Real-Time Benefit Inquiry: A New Kind of Clinical Decision Support



Pilots are underway to test real-time benefit inquiry (RTBI).  The article below from Pooja Babbrah looks at progress the industry is making toward making RTBI a reality.

Clinical decision support (CDS) has long been recognized as a set of tools that can improve clinical decision making and patient safety, both as functionalities in electronic health records (EHRs) and electronic prescribing (ePrescribing) systems. Familiar examples include computerized alerts and reminders to care providers and patients, clinical guidelines and condition-specific order sets. Now the definition of CDS is being broadened to include other tools that provide “knowledge and person-specific information, intelligently filtered or presented at appropriate times.” One of the newest is the real-time benefit inquiry (RTBI), whose value lies in its potential for providing real-time, patient-specific formulary and benefit information at the point of care.

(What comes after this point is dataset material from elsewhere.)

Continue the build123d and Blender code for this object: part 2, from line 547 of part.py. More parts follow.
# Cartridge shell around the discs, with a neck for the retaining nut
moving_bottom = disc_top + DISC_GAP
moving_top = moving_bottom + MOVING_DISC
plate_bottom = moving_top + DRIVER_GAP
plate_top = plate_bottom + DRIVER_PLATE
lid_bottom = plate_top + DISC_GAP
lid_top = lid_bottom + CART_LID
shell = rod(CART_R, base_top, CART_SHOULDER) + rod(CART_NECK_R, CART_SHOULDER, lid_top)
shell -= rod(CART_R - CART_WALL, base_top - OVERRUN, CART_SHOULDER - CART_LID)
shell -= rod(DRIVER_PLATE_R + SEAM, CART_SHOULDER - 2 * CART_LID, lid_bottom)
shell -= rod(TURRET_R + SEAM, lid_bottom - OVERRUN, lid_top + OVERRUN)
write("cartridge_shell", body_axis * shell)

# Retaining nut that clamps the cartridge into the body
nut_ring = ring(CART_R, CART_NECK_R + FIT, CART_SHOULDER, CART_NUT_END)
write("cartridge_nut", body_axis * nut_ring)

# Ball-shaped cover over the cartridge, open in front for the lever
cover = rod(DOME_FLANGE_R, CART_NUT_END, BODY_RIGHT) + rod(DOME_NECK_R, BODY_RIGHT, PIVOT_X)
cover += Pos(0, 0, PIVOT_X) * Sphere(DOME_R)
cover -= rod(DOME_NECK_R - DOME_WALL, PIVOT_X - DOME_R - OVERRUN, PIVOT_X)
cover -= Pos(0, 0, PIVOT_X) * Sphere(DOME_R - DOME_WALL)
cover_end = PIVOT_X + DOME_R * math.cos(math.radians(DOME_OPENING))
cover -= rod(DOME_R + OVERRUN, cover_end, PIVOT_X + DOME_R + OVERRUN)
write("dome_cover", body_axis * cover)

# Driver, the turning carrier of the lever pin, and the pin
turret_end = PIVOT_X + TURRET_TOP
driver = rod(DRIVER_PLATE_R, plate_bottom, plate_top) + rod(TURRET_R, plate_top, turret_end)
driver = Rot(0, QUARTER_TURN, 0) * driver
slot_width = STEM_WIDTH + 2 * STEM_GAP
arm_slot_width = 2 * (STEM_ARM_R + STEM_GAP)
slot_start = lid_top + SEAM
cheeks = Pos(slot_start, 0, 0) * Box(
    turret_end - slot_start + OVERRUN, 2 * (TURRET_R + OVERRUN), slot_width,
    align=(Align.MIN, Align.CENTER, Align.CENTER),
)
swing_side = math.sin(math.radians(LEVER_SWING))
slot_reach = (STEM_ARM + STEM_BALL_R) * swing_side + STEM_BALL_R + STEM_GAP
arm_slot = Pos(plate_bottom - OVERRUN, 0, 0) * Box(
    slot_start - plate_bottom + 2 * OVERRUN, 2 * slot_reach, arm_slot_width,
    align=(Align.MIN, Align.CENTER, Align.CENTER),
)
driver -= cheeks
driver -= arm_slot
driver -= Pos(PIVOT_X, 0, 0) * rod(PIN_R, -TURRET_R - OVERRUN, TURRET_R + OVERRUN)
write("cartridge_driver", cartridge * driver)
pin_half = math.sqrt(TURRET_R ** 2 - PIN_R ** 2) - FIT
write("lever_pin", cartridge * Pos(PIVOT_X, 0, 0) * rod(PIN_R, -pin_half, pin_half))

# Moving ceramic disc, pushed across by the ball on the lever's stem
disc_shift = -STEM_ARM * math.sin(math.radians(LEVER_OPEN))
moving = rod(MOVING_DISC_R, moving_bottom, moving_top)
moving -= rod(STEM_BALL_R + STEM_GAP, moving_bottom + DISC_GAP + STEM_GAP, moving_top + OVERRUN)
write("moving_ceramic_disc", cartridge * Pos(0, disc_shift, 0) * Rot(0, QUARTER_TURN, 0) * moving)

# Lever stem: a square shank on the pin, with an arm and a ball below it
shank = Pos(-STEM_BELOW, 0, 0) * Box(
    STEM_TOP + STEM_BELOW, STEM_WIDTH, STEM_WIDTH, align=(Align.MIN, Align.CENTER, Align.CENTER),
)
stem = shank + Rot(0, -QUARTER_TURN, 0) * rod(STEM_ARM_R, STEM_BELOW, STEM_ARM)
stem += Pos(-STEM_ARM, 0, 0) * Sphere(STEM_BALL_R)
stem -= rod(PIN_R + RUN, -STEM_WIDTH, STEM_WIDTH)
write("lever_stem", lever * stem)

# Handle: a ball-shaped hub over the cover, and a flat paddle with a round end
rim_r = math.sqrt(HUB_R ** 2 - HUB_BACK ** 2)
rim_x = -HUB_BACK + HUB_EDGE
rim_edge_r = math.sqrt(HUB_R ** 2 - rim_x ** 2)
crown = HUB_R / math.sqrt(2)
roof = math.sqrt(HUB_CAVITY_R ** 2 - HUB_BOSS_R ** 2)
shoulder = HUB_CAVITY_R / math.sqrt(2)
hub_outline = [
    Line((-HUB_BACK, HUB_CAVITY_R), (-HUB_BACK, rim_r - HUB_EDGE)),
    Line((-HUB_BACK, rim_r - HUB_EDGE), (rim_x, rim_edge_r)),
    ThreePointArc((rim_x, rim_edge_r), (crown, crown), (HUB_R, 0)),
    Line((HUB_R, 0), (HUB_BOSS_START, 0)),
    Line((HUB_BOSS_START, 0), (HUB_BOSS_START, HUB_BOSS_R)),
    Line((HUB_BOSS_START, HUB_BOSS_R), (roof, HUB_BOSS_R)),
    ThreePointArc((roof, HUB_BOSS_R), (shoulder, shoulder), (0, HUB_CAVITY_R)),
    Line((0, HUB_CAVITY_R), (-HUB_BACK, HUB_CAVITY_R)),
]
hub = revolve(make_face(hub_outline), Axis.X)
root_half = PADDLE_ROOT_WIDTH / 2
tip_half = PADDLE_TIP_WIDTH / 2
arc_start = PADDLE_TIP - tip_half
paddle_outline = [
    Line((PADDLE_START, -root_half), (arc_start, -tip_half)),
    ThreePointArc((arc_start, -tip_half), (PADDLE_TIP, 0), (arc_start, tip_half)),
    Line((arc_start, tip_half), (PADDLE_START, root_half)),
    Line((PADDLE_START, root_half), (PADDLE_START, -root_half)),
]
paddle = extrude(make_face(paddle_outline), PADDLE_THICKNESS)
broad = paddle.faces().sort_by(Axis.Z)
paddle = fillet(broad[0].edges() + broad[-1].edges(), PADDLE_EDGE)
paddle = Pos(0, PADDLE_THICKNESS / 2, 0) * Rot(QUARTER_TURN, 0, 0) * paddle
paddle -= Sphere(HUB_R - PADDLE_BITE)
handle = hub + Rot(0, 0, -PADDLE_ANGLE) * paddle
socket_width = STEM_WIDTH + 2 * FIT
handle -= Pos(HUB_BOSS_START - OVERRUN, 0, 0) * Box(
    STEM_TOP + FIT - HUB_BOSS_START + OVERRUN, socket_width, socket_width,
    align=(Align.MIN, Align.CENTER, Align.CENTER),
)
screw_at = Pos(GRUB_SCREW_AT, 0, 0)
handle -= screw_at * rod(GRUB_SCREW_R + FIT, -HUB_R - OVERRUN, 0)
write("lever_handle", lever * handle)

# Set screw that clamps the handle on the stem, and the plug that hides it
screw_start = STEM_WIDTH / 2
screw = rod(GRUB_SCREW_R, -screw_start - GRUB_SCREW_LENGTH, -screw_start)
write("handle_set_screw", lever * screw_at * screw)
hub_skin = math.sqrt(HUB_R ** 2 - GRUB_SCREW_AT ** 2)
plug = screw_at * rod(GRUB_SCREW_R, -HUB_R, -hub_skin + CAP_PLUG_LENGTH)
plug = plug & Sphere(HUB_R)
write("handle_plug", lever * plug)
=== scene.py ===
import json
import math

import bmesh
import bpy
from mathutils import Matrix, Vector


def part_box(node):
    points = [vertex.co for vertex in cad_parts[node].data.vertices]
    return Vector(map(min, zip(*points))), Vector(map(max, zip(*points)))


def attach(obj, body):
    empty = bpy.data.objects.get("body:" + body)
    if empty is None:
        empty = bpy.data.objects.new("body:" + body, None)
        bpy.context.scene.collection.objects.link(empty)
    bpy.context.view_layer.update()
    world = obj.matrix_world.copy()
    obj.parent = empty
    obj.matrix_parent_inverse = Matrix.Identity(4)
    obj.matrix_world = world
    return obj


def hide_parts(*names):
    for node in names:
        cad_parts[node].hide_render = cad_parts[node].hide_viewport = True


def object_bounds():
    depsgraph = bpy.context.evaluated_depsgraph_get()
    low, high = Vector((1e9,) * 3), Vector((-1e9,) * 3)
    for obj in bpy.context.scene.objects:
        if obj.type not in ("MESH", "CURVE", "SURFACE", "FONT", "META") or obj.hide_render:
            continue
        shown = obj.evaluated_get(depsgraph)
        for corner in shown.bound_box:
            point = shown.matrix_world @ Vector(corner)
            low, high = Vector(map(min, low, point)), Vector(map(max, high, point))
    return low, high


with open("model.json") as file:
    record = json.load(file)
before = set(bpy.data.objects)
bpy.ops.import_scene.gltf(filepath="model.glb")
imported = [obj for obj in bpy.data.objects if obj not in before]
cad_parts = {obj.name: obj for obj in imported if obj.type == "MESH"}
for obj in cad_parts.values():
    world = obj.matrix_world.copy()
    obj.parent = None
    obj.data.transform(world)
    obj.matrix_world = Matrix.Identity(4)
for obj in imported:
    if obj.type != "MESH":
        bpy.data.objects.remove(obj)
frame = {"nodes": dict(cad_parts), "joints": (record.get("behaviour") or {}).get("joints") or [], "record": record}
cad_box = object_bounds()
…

Why benefit verification? Benefit verification is a key step in the ePrescribing process because it helps the clinician know if a medication will be covered under a patient’s medical insurance coverage or prescription benefit coverage; if covered, how much a patient’s insurance will pay and how much the patient is responsible for paying. This is important for several reasons. Prescribing a medication that is not covered by insurance can cause treatment delays while the pharmacy and insurance company identify an alternative that is on formulary. This also can result in claim denials and a bad experience at the pharmacy. High out-of-pocket costs to the patient for an off-formulary drug can lead to prescription abandonment and medication noncompliance. The latter results in as much as $289 billion a year in unnecessary deaths, needless hospitalizations and doctor visits, and lost productivity.

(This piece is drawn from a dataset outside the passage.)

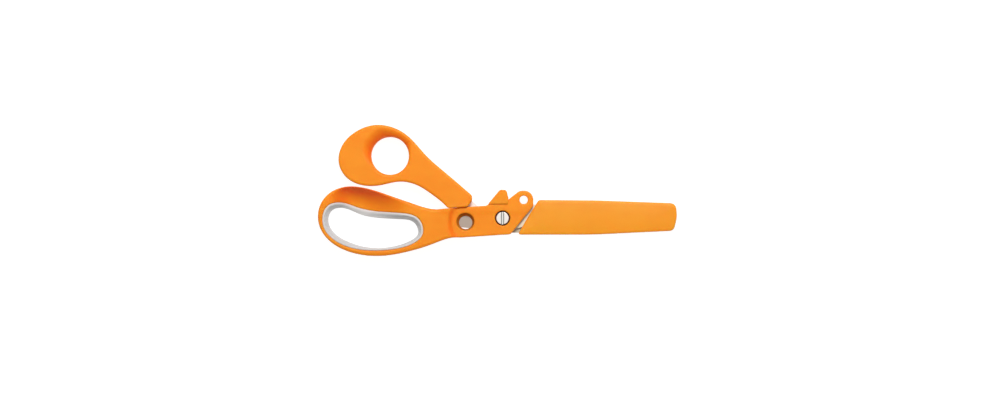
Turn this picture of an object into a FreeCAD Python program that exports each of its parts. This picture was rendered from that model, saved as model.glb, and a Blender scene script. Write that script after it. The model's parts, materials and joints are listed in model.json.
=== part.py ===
import FreeCAD, Part
import math
import os
import Sketcher
from FreeCAD import Vector

# Fabric shears with a moulded sheath over the blades, lying flat.
#
# Frame: the origin is on the blade pivot's axis, on the plane that the shears
# lie on. +X runs along the closed blades to their tips, +Y towards the thumb
# handle and +Z up, out of the face that carries the pivot screw's head.
# Millimetres throughout.

os.makedirs("parts", exist_ok=True)
doc = FreeCAD.newDocument("fabric_shears")

# ------------------------------------------------------------------ dimensions
DIMENSIONS = {
    # heights of the layers, counted from the plane that the shears lie on
    "ground": 0.0,
    "nut_top": 2.0,
    "wave_washer_top": 2.35,
    "thumb_blade_low": 2.4,
    "thumb_blade_top": 4.4,
    "blade_washer_low": 4.45,
    "finger_blade_low": 4.7,
    "finger_blade_top": 6.7,
    "head_washer_top": 7.9,
    "screw_head_top": 10.4,
    "plate_top": 11.0,
    "handle_top": 13.0,
    # blade pivot
    "screw_radius": 2.5,
    "screw_head_radius": 4.2,
    "screw_head_round": 0.3,
    "screw_slot_width": 1.6,
    "screw_slot_low": 9.2,
    "screw_tip_low": 0.8,
    "bush_radius": 3.5,
    "bush_clearance": 0.05,
    "washer_radius": 6.0,
    "head_washer_radius": 4.95,
    "head_recess_radius": 5.05,
    "nut_radius": 6.0,
    "nut_round": 0.5,
    # finger handle
    "window_x": -24.8,
    "window_y": -2.4,
    "window_radius": 5.8,
    "eyelet_x": 14.1,
    "eyelet_y": 12.2,
    "eyelet_radius": 2.8,
    "handle_round": 1.6,
    "liner_low": 0.6,
    "liner_top": 12.6,
    # thumb handle
    "thumb_hole_x": -75.0,
    "thumb_hole_y": 41.5,
    "thumb_hole_radius": 12.6,
    "thumb_hole_round": 2.0,
    # blades
    "blade_bevel_width": 2.2,
    "blade_bevel_depth": 1.4,
    # blade lock
    "lever_x": -8.0,
    "lever_y": 6.5,
    "lever_swing": 12.0,
    "lever_top": 7.6,
    "lever_tab_low": 11.1,
    "lever_tab_top": 12.0,
    "lever_round": 0.5,
    "lever_pocket_top": 7.9,
    "lever_eye_radius": 2.7,
    "lever_pin_radius": 1.5,
    "lever_pin_head_radius": 2.1,
    "lever_pin_head_top": 5.3,
    "lever_pin_top": 10.0,
    "lever_clearance": 0.05,
    "lever_peg_radius": 1.3,
    "lever_peg_low": 2.7,
    "notch_radius": 1.7,
    "blade_open_angle": 45.0,
    # sheath
    "sheath_top": 9.1,
    "sheath_cavity_low": 2.0,
    "sheath_cavity_top": 7.1,
    "sheath_rib_low": 6.8,
    "sheath_round": 1.2,
}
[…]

Benefits checks and ePrescribing. Today’s ePrescribing systems and EHRs with ePrescribing modules already have the ability to perform formulary and benefit (F&B) checks. While the information is useful, it is not as complete, accurate or timely as a clinician would prefer. That is why RTBI is viewed as a useful adjunct to today’s ePrescribing F&B check. RTBI provides real-time information about patient-specific utilization management programs (such as prior authorization and step therapy), true out-of-pocket costs for a medication (specific copay/coinsurance amount and deductible information), alternative pharmacy pricing (such as for a 90-day supply) and which pharmacy will be most cost effective in light of the patient’s insurance coverage and available pharmacy benefit. This should help the prescriber identify the most cost-effective medication at the point of prescribing. It also should result in a cleaner prescription, which will minimize treatment delays and unacceptable out-of-pocket costs to the patient.

RTBI Progress. The industry is already making progress toward making RTBI a reality. At the National Council for Prescription Drug Programs (NCPDP) annual meeting in early May, Point-of-Care Partners (POCP) co-presented a session on RTBI with DrFirst and Humana. The latter two presenters discussed how their companies’ partnership created a recently launched RTBI service, which is based on a modified version of the NCPDP Telecomm D.0 Standard. Early results of this service show that prescriber behavior changes when the RTBI reveals that a drug isn’t covered by a patient’s insurance. In addition, use of the RTBI increases adoption of the new electronic prior authorization standard, which ultimately will increase speed to therapy. 

The Future of RTBI. In terms of incorporating RTBI in EHRs, it’s not a question of standards so much as prioritization of development, which depends on what the government is requiring or what business model is being used by clients. Both payers and EHRs have expenses and a lot on their plates, so fitting in new ways of communicating formulary information must be prioritized and placed accordingly in the development queue. However, given the broader definition of CDS that has emerged and the early results we are starting to see in the marketplace, payers and EHRs are likely to put RTBI development into their product road maps sooner rather than later. RTBI is a sophisticated CDS component, and it will continue to be an example of how providing clinical decision support at the point of care will help improve patient health and safety.

Pooja is a Senior Consultant for Point-of-Care Partners. With more than 20 years’ experience in various healthcare services and health care IT companies, Pooja understands the perspectives of all stakeholders including PBMs, health plans, patients, physicians, ePrescribing and EHR vendors and hospitals/health systems.